Reimagining the horrors of IsAnyoneUp wasn’t just about the photos — it was also about depicting an endless stream of abusive commentary and targeted social posts, all of which appear in the series exactly as they did on the site and Moore’s Twitter account over a decade ago.
“We felt that [the comments] needed to be reflected in the series,” Miller explains. “It was about how humiliating they were... and Hunter was ever present [in them]. He was leaving comments himself. He was on Twitter and Tumblr. The misogyny on display [was] shocking and uncomfortable.”

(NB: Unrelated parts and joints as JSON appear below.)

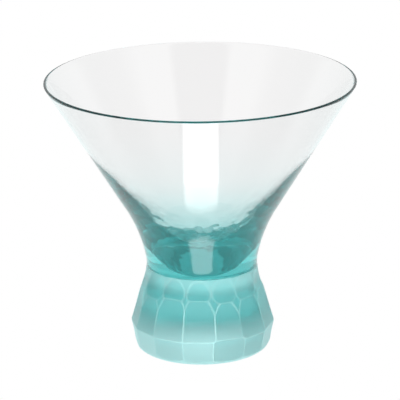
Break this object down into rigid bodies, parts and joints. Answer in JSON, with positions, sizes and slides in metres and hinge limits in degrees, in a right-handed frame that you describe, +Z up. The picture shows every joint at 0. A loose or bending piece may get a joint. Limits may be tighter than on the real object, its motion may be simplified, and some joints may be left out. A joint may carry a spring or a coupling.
{
  "type": "martini glass",
  "caption": "Stemless martini glass: thin polished conical bowl with a thick clear bottom, waisted into a heavy solid foot ground in frosted hollow facets.",
  "frame": {"origin": "centre of the base, on the surface the glass stands on", "axes": "+Z up along the axis of the bowl, towards the mouth; -Y towards the front; +X to the right of a viewer in front"},
  "size_m": [0.12, 0.12, 0.1077],
  "materials": {
    "polished_glass": "polished, clear aqua tint",
    "frosted_glass": "ground matte, frosted, aqua tint"
  },
  "bodies": {
    "root": {"bowl": "polished_glass", "foot": "frosted_glass"}
  },
  "joints": []
}
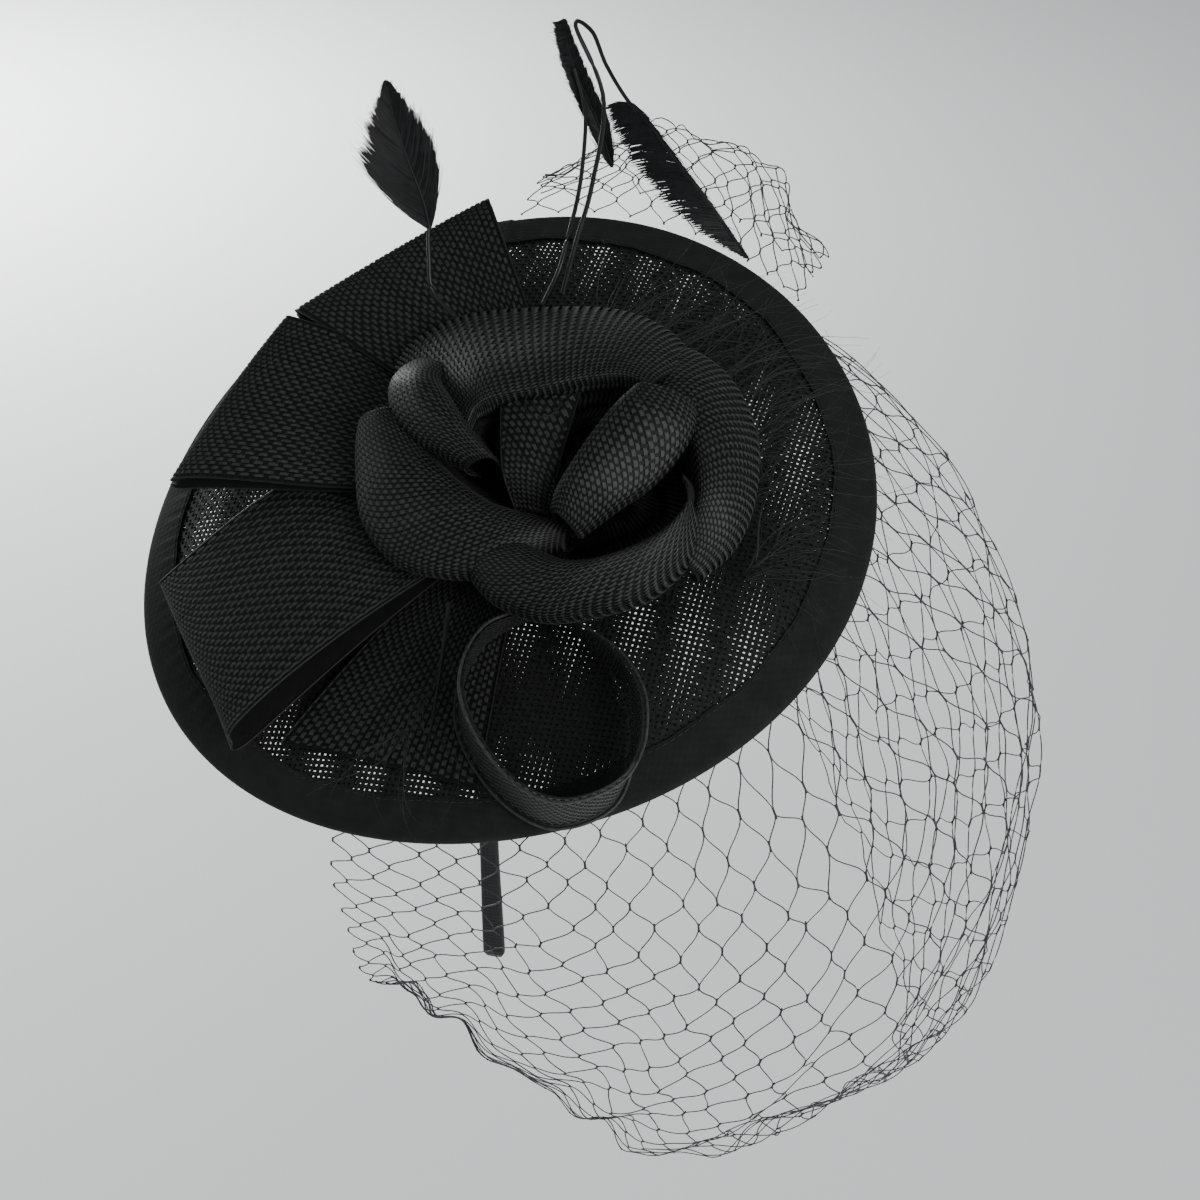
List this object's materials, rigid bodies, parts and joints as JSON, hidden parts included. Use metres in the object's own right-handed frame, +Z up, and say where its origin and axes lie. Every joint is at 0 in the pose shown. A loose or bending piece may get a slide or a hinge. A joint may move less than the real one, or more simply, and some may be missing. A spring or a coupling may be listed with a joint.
{
  "type": "fascinator headpiece",
  "caption": "Tilted woven saucer brim on a covered headband, with a ribbon and rolled rose trim, stripped feathers and a cage veil of open net.",
  "frame": {"origin": "crown point of the headband's inner face, where the band rests on the top of the head", "axes": "+Z up, -Y the way the wearer faces, -X the wearer's right, to which the brim tilts down"},
  "size_m": [0.2355, 0.288, 0.3551],
  "materials": {
    "sinamay": "matte open weave",
    "binding": "matte bias cloth",
    "satin": "satin",
    "steel": "plain",
    "felt": "felt",
    "feather": "soft barbs with a slight sheen",
    "quill": "smooth dyed horn",
    "net": "matte thread",
    "thread": "matte thread"
  },
  "bodies": {
    "crown": {"brim_disc": "sinamay", "brim_binding": "binding", "brim_wire": "steel", "felt_pad": "felt", "band_core_crown": "steel", "band_sleeve_crown": "satin", "band_stitch_1": "thread", "band_stitch_2": "thread", "band_stitch_3": "thread", "band_stitch_4": "thread", "tail_lower": "sinamay", "loop_left_lower": "sinamay", "loop_top": "sinamay", "loop_left_upper": "sinamay", "loop_round": "sinamay", "rose_base": "felt", "petal_outer_left": "sinamay", "petal_outer_bottom": "sinamay", "petal_outer_right": "sinamay", "petal_outer_top": "sinamay", "petal_left_roll": "sinamay", "petal_inner_right": "sinamay", "bud_wrap": "sinamay", "bud_core": "sinamay", "marabou_plume": "feather", "marabou_quill": "quill", "veil_heading": "thread", "veil_cage": "net", "veil_pouf": "net"},
    "arm_left": {"band_core_left": "steel", "band_sleeve_left": "satin", "band_tip_left": "satin"},
    "arm_right": {"band_core_right": "steel", "band_sleeve_right": "satin", "band_tip_right": "satin"},
    "feather_left": {"feather_left_quill": "quill", "feather_left_vane": "feather"},
    "feather_middle": {"feather_middle_quill": "quill", "feather_middle_vane": "feather"},
    "feather_right": {"feather_right_quill": "quill", "feather_right_vane": "feather"}
  },
  "joints": [
    {"name": "band_flex_left", "type": "hinge", "parent": "crown", "child": "arm_left", "pos_m": [0.06602, 0, -0.04333], "axis": [0, -1, 0], "range_deg": [-2, 12], "stiffness_Nm_per_rad": 0.5},
    {"name": "band_flex_right", "type": "hinge", "parent": "crown", "child": "arm_right", "pos_m": [-0.06602, 0, -0.04333], "axis": [0, 1, 0], "range_deg": [-2, 12], "stiffness_Nm_per_rad": 0.5},
    {"name": "feather_left_sway", "type": "hinge", "parent": "crown", "child": "feather_left", "pos_m": [-0.00597, 0.02765, 0.0507], "axis": [0, 1, 0], "range_deg": [-5, 5], "stiffness_Nm_per_rad": 0.01},
    {"name": "feather_middle_sway", "type": "hinge", "parent": "crown", "child": "feather_middle", "pos_m": [-0.00084, 0.00071, 0.05581], "axis": [0, 1, 0], "range_deg": [-5, 5], "stiffness_Nm_per_rad": 0.01},
    {"name": "feather_right_sway", "type": "hinge", "parent": "crown", "child": "feather_right", "pos_m": [0.0007, -0.00513, 0.05915], "axis": [0, 1, 0], "range_deg": [-5, 5], "stiffness_Nm_per_rad": 0.01}
  ]
}
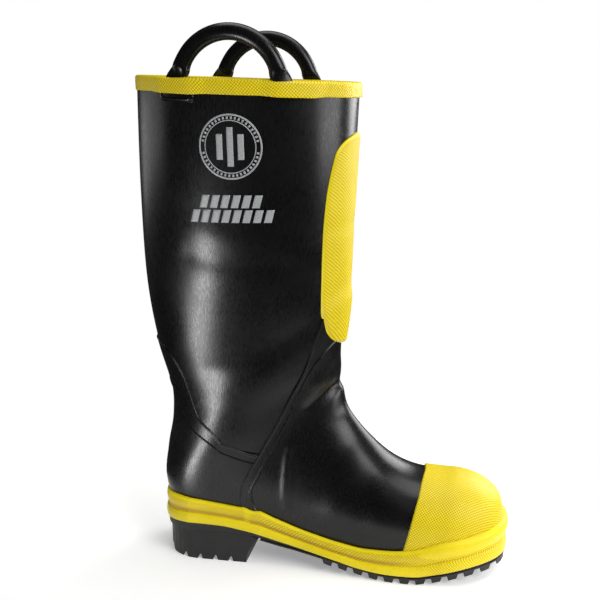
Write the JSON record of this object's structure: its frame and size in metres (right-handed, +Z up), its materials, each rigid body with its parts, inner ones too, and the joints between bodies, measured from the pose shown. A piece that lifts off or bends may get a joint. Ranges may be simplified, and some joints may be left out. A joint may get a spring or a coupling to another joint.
{
  "type": "fire boot",
  "caption": "Tall pull-on rubber fire boot with pull loops, a shin guard, a steel-capped toe, a foxed lugged sole and a heel block; right foot.",
  "frame": {"origin": "on the floor, below the middle of the boot's length and width", "axes": "+X towards the toe, -Y towards the outer side of the foot, +Z up the leg"},
  "size_m": [0.3128, 0.1368, 0.4457],
  "materials": {
    "upper_rubber": "satin vulcanised rubber",
    "yellow_rubber": "satin rubber with a fine diamond knurl",
    "tread_rubber": "matt nitrile rubber",
    "felt": "needled felt",
    "binding": "woven tape",
    "foam": "closed-cell foam",
    "steel": "plain",
    "board": "fibre board",
    "stiffener": "matt",
    "footbed_foam": "moulded foam"
  },
  "bodies": {
    "boot": {"leg_upper": "upper_rubber", "vamp_upper": "upper_rubber", "heel_counter": "upper_rubber", "side_strap_outer": "upper_rubber", "side_strap_inner": "upper_rubber", "back_strap": "upper_rubber", "collar_tape": "yellow_rubber", "lining_binding": "binding", "loop_anchor_outer": "upper_rubber", "loop_anchor_inner": "upper_rubber", "shin_guard": "yellow_rubber", "shin_foam": "foam", "toe_cover": "yellow_rubber", "steel_toe_cap": "steel", "toe_cap_strip": "stiffener", "vamp_insulation": "foam", "heel_stiffener": "stiffener", "vamp_lining": "felt", "heel_lining": "felt", "leg_lining": "felt", "foxing_band": "yellow_rubber", "foxing_bead": "yellow_rubber", "toe_bumper": "yellow_rubber", "outsole": "tread_rubber", "heel_block": "tread_rubber", "midsole_filler": "tread_rubber", "puncture_plate": "steel", "ladder_shank": "steel", "insole_board": "board", "footbed": "footbed_foam"},
    "outer_loop": {"pull_loop_outer": "upper_rubber"},
    "inner_loop": {"pull_loop_inner": "upper_rubber"}
  },
  "joints": [
    {"name": "outer_loop_bend", "type": "hinge", "parent": "boot", "child": "outer_loop", "pos_m": [-0.06348, -0.0605, 0.41437], "axis": [0.9994, 0, -0.0336], "range_deg": [-35, 45], "stiffness_Nm_per_rad": 0.15},
    {"name": "inner_loop_bend", "type": "hinge", "parent": "boot", "child": "inner_loop", "pos_m": [-0.06348, 0.0605, 0.41437], "axis": [-0.9994, 0, 0.0336], "range_deg": [-35, 45], "stiffness_Nm_per_rad": 0.15}
  ]
}
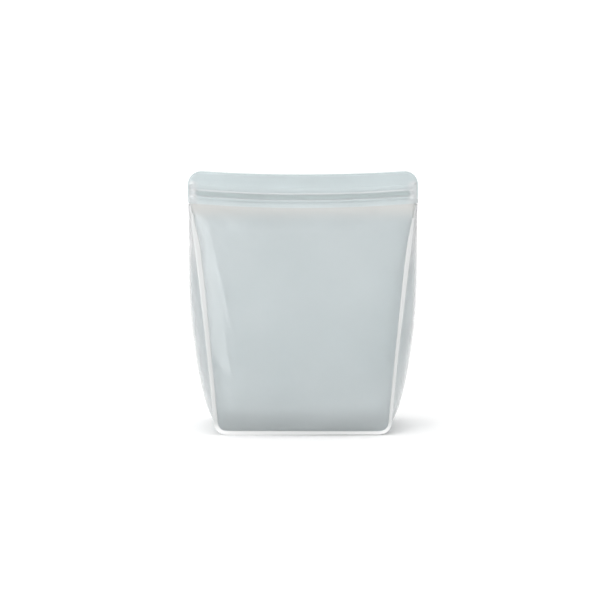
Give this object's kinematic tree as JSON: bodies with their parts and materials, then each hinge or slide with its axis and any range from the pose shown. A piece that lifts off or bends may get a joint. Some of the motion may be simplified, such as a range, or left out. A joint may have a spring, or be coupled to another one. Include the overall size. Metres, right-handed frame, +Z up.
{
  "type": "reusable silicone bag",
  "caption": "Stand-up bag of soft frosted silicone film with raised U-shaped seams, bowed side gussets, a flat base and a press-to-close zip band along its top.",
  "frame": {"origin": "middle of the base, on the surface that the bag stands on", "axes": "+X to the right along the zip band, +Y to the back, +Z up"},
  "size_m": [0.13, 0.0582, 0.147],
  "materials": {
    "film": "thin frosted silicone film, translucent, with a soft gloss",
    "seam": "doubled silicone film welded into a pale, milky edge",
    "zip_tape": "thicker milky silicone with a faint blue-green tint, semi-gloss",
    "lip": "thin frosted silicone film, translucent, with a soft gloss"
  },
  "bodies": {
    "shell": {"base_panel": "film", "front_seam": "seam", "back_seam": "seam", "left_end_weld": "seam", "right_end_weld": "seam"},
    "front_wall": {"front_panel": "film", "front_track": "zip_tape", "front_lip": "lip"},
    "back_wall": {"back_panel": "film", "back_track": "zip_tape", "back_lip": "lip"},
    "left_side": {"left_gusset": "film"},
    "right_side": {"right_gusset": "film"}
  },
  "joints": [
    {"name": "mouth_front_open", "type": "hinge", "parent": "shell", "child": "front_wall", "pos_m": [0, -0.02877, 0.0029], "axis": [1, 0, 0], "range_deg": [0, 9]},
    {"name": "mouth_back_open", "type": "hinge", "parent": "shell", "child": "back_wall", "pos_m": [0, 0.02877, 0.0029], "axis": [1, 0, 0], "range_deg": [-9, 0]},
    {"name": "left_gusset_press", "type": "slide", "parent": "shell", "child": "left_side", "axis": [1, 0, 0], "range_m": [0, 0.008], "stiffness_N_per_m": 20},
    {"name": "right_gusset_press", "type": "slide", "parent": "shell", "child": "right_side", "axis": [-1, 0, 0], "range_m": [0, 0.008], "stiffness_N_per_m": 20}
  ],
  "couplings": [
    {"joint": "mouth_back_open", "follows": "mouth_front_open", "ratio": -1}
  ]
}
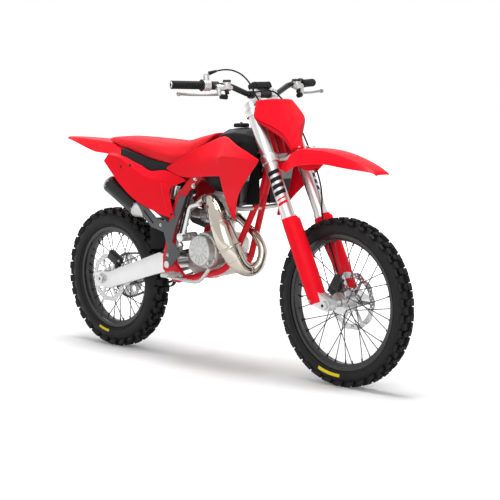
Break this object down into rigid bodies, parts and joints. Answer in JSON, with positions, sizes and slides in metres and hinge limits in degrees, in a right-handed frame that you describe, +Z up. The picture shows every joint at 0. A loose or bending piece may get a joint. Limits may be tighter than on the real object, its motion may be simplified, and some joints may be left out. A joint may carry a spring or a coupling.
{
  "type": "motocross bike",
  "caption": "Motocross bike with red bodywork, knobby tyres on wire wheels, an upside-down fork, a single rear shock and a swelling exhaust pipe beside its engine.",
  "frame": {"origin": "the low point of the seat's top, on the middle plane, where the rider sits; the ground is 874 mm below it and the rear axle 452 mm behind it", "axes": "+X forward, +Y to the rider's left, +Z up, with the bike level on both tyres and the steering straight"},
  "size_m": [1.8984, 0.7666, 1.164],
  "materials": {
    "red_plastic": "glossy moulded red",
    "dark_red_plastic": "glossy moulded red",
    "red_metal": "gloss red paint",
    "seat_cover": "red vinyl, matte on top",
    "black_plastic": "satin moulded black",
    "grey_plastic": "satin moulded grey",
    "black_rubber": "matte",
    "tyre_rubber": "matte black rubber",
    "black_rim": "black anodised, satin",
    "spoke_steel": "drawn steel",
    "bright_steel": "ground steel",
    "chain_steel": "oiled steel",
    "silver_alloy": "satin alloy",
    "cast_alloy": "cast alloy",
    "case_alloy": "painted cast alloy",
    "dark_alloy": "dark anodised alloy",
    "nickel_steel": "nickel plated steel",
    "black_can": "satin black",
    "white_spring": "gloss white",
    "bar_black": "satin black"
  },
  "bodies": {
    "chassis": {"frame": "red_metal", "subframe": "dark_alloy", "swingarm": "silver_alloy", "rear_axle": "bright_steel", "rear_caliper": "dark_alloy", "shock_body": "silver_alloy", "shock_spring": "white_spring", "chain": "chain_steel", "crankcase": "case_alloy", "clutch_cover": "cast_alloy", "cylinder": "cast_alloy", "carburettor": "cast_alloy", "airbox": "black_plastic", "exhaust_pipe": "nickel_steel", "silencer": "black_can", "radiators": "dark_alloy", "shrouds": "red_plastic", "side_panels": "red_plastic", "frame_guards": "grey_plastic", "rear_fender": "red_plastic", "mud_flap": "black_plastic", "seat": "seat_cover", "fuel_tank": "black_plastic", "tank_cap": "black_plastic", "foot_controls": "bright_steel", "kick_lever": "silver_alloy"},
    "steering": {"fork_clamps": "silver_alloy", "outer_tubes": "silver_alloy", "lower_legs": "bright_steel", "fork_guards": "red_plastic", "front_fender": "red_plastic", "number_plate": "dark_red_plastic", "handlebar": "bar_black", "bar_pad": "black_rubber", "grips": "black_rubber", "throttle_housing": "silver_alloy", "right_controls": "silver_alloy", "left_controls": "silver_alloy", "front_axle": "bright_steel", "front_caliper": "dark_alloy", "steer_cables": "black_rubber"},
    "front_wheel": {"front_tyre": "tyre_rubber", "front_rim": "black_rim", "front_spokes": "spoke_steel", "front_hub": "silver_alloy", "front_disc": "bright_steel"},
    "rear_wheel": {"rear_tyre": "tyre_rubber", "rear_rim": "black_rim", "rear_spokes": "spoke_steel", "rear_hub": "silver_alloy", "rear_disc": "bright_steel", "rear_sprocket": "bright_steel"}
  },
  "joints": [
    {"name": "steering", "type": "hinge", "parent": "chassis", "child": "steering", "pos_m": [0.48198, 0, 0.03111], "axis": [-0.4226, 0, 0.9063], "range_deg": [-42, 42]},
    {"name": "front_wheel", "type": "hinge", "parent": "steering", "child": "front_wheel", "pos_m": [0.838, 0, -0.562], "axis": [0, 1, 0], "continuous": true},
    {"name": "rear_wheel", "type": "hinge", "parent": "chassis", "child": "rear_wheel", "pos_m": [-0.452, 0, -0.58], "axis": [0, 1, 0], "continuous": true}
  ]
}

All things considered, the resulting docuseries is a visually disturbing time capsule of IsAnyoneUp’s time on the internet — the images are hard to look at, the comments are shocking to read and the interviews are emotional to hear. However, for Rob Miller, Duffy, Vikki Miller and the rest of the production team, re-creating IsAnyoneUp as authentically and responsibly as possible was an effort to do right by the site’s victims, to tell the story from a place of safety, respect and consent — the same safety, respect and consent that Moore’s site stripped from them in the first place.
“The easy thing to do would have been to just blur the photos [from the original] website,” Miller says. “What Alice did, and what Vikki did, really set a new standard in terms of how to tell these important stories in a really responsible way.”